I was not requested to present an AST test plan, nor did anyone show great interest in the tests, only curiosity about the peak altitude on early flights.  I was the pilot, and Test Director, since I enjoyed no aid and had no direction from anyone on it.  I figured I was about in the middle of my test program, since no limits had been dictated and optimization of maximum altitude could now be gradually determined with incremental increases in climb angle, the only feasible variable.

Stability margins are decreased at high mach, and especially as angle of attack is increased, which was necessary for a 3.5 g pull-up to max zoom.  This would be the limiting condition for maximum speed at pull-up so in an effort to expand the performance, at least for a world record which I was presumed by most everyone to be headed for. I contacted the best Lockheed aerodynamics engineer to find what limit I might go to above 2.2 and safely make the pull-up.  I was told that it could be done without loss of stability and structural failure at 2.4 Mach, but only so long as the aircraft’s automatic stability augmentation system (SAS) did not to fail or disconnect during the pull up. The system had a low failure rate and the period of time was short enough for me to accept that.
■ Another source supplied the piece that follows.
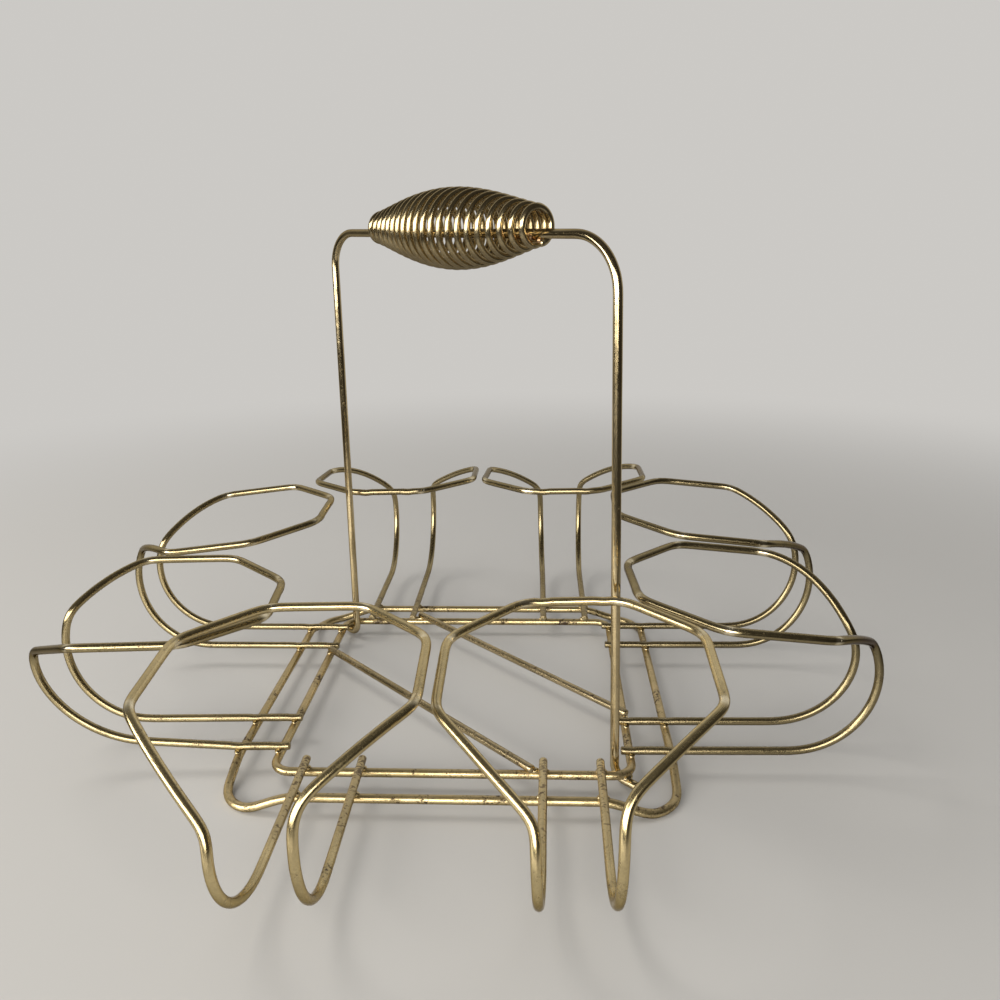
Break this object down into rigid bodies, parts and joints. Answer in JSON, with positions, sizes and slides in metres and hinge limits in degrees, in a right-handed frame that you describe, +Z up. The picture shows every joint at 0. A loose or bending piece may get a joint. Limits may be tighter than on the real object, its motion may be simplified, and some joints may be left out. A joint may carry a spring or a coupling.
{
  "type": "cocktail glass carrier",
  "caption": "Brass wire caddy: tumbler holders stand out round a square wire base, under one bail handle with a coiled grip.",
  "frame": {"origin": "on the table, under the middle of the base", "axes": "+Z up; -Y is the front; the handle stands on the diagonal from back left to front right"},
  "size_m": [0.3031, 0.3058, 0.2062],
  "materials": {
    "frame_brass": "worn satin brass plate, speckled",
    "brace_brass": "dull brass plate",
    "handle_brass": "polished brass plate, lightly worn",
    "grip_brass": "bright polished brass wire",
    "holder_brass": "worn satin brass plate"
  },
  "bodies": {
    "root": {"outer_frame": "frame_brass", "inner_frame": "frame_brass", "brace_front_left": "brace_brass", "brace_back_right": "brace_brass", "handle": "handle_brass", "grip": "grip_brass", "holder_front_left": "holder_brass", "holder_front_right": "holder_brass", "holder_right_front": "holder_brass", "holder_right_back": "holder_brass", "holder_back_right": "holder_brass", "holder_back_left": "holder_brass", "holder_left_back": "holder_brass", "holder_left_front": "holder_brass"}
  },
  "joints": []
}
On 6 December 1963I made a flight with that set of conditions and achieved 120,800 feet, gaining almost 2000 over previous best. When I would fly to beat the Russian record, and we all thought that was a certainty, it was important for America to gain the greatest margin.  There was no way to know at the time, that the altitude I reached that day, if it had been sanctioned, would remain the official world record even today, almost 40 years later, since it has never been exceeded by the 3% necessary to replace it.  Unfortunately, the Russians have held that record from before that time until the present.